How do I fix a worn strike plate stripped screw hole?

Is this a good video to follow? [ame]https://www.youtube.com/watch?v=dIanKfKyiVY[/ame]


----------



## joecaption

Just use a longer screw that's the same gauge so the screws into the framing behind the jamb not just in the jamb.


----------



## Snoonyb

The repair in the video works in that application because of the amount of wood in the door frame, where in a door jamb there is very little wood on either side of the latch hole  
and forcing a plug will result in the door jamb splitting, and it why a longer screw is the more sure repair.

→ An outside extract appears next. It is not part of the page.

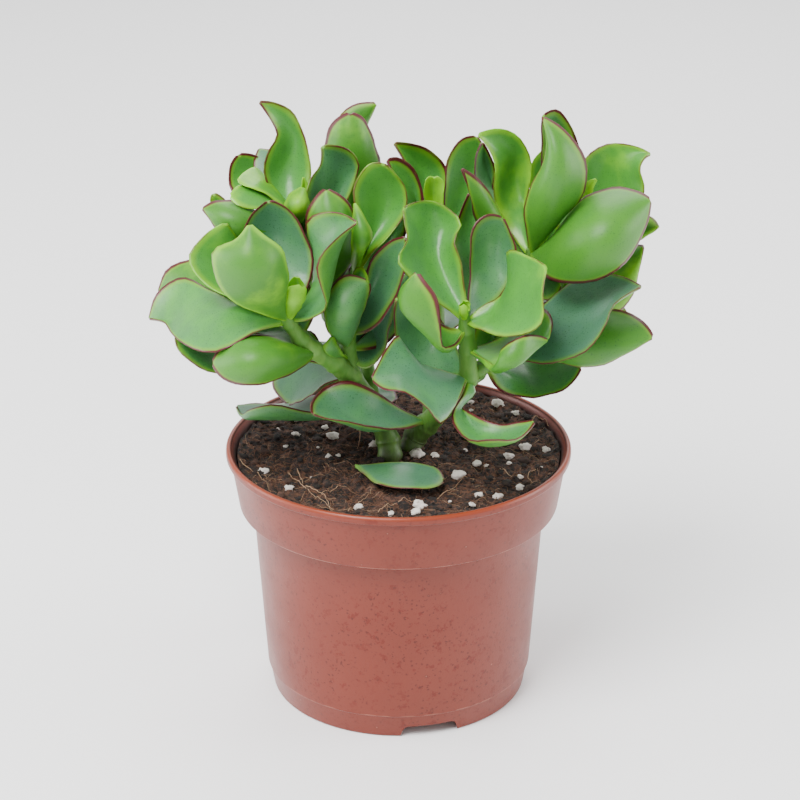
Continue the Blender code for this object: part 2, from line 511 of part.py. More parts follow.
def blade(mesh, left, middle, right, thickness):
    """A fleshy leaf: a lens in section, with its two faces split into triangles alike."""
    share = np.linalg.norm(middle[-1] - middle[0]) / FULL_LENGTH
    thickness *= min(1.0, THINNEST + (1 - THINNEST) * share)
    across = np.array(ACROSS)[None, :, None]
    sheet = middle[:, None] + across * (right - left)[:, None] / 2
    sheet = sheet + across**2 * ((left + right) / 2 - middle)[:, None]
    normal = np.cross(np.gradient(sheet, axis=1), np.gradient(sheet, axis=0))
    normal /= np.maximum(np.linalg.norm(normal, axis=2, keepdims=True), 1e-9)
    last = len(middle) - 1
    plump = thickness / 2 * np.sqrt(1 - across[0, :, 0] ** 2)
    ends = [mesh.verts.new(middle[0] * MM), mesh.verts.new(middle[last] * MM)]
    faces = []
    for sign in (1, -1):
        rows = []
        for i in range(1, last):
            taper = min(1.0, 0.75 + 0.5 * i / last, 0.45 + 1.6 * (last - i) / last)
            lift = sign * taper * plump[:, None] * normal[i]
            if sign < 0:
                row = [faces[0][i - 1][0]]
                row += [mesh.verts.new(co * MM) for co in (sheet[i] + lift)[1:-1]]
                row += [faces[0][i - 1][-1]]
            else:
                row = [mesh.verts.new(co * MM) for co in sheet[i] + lift]
            rows.append(row)
        faces.append(rows)
    for rows, flip in ((faces[0], False), (faces[1], True)):
        for a, b in zip(rows, rows[1:]):
            for j in range(len(a) - 1):
                add_triangle(mesh, (a[j], a[j + 1], b[j]), flip)
                add_triangle(mesh, (a[j + 1], b[j + 1], b[j]), flip)
        for j in range(len(rows[0]) - 1):
            add_triangle(mesh, (ends[0], rows[0][j + 1], rows[0][j]), flip)
            add_triangle(mesh, (ends[1], rows[-1][j], rows[-1][j + 1]), flip)


def add_triangle(mesh, corners, flip):
    mesh.faces.new(corners[::-1] if flip else corners)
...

Finding a 7 or 9ga screw may be a little difficult, but 8ga will work.


----------



## nealtw

Wooden match sticks was the trick 50 years ago.
Security screws are the right size and length to reach the wood behind the jam.


----------



## Mastercarpenty

I go with longer screws even if I have to chamfer the strike plate for a larger headed bigger screw. I do a lot of rentals so I see a lot of 'kick-ins' with the low-rent houses and I can say positively that a screw catching only the door frame is worthless for security and when kicked makes a mess of the frame. All mine get screwed into the house framing with that area well-shimmed in between. It's pretty easy to hang a new door in a good frame but it can be a bugger to replace the frame itself which will always cost you more in time and materials both.

Phil


----------



## slownsteady

Matchsticks and toothpicks is about the only handy fix that I remember my dad teaching me (he really wasn't all that handy). It does work well when filling a hole in solid wood. But the guys are right about longer screws in the case of a strike plate.


----------



## johnzebo

I ended up using long screw as you guys suggested.


----------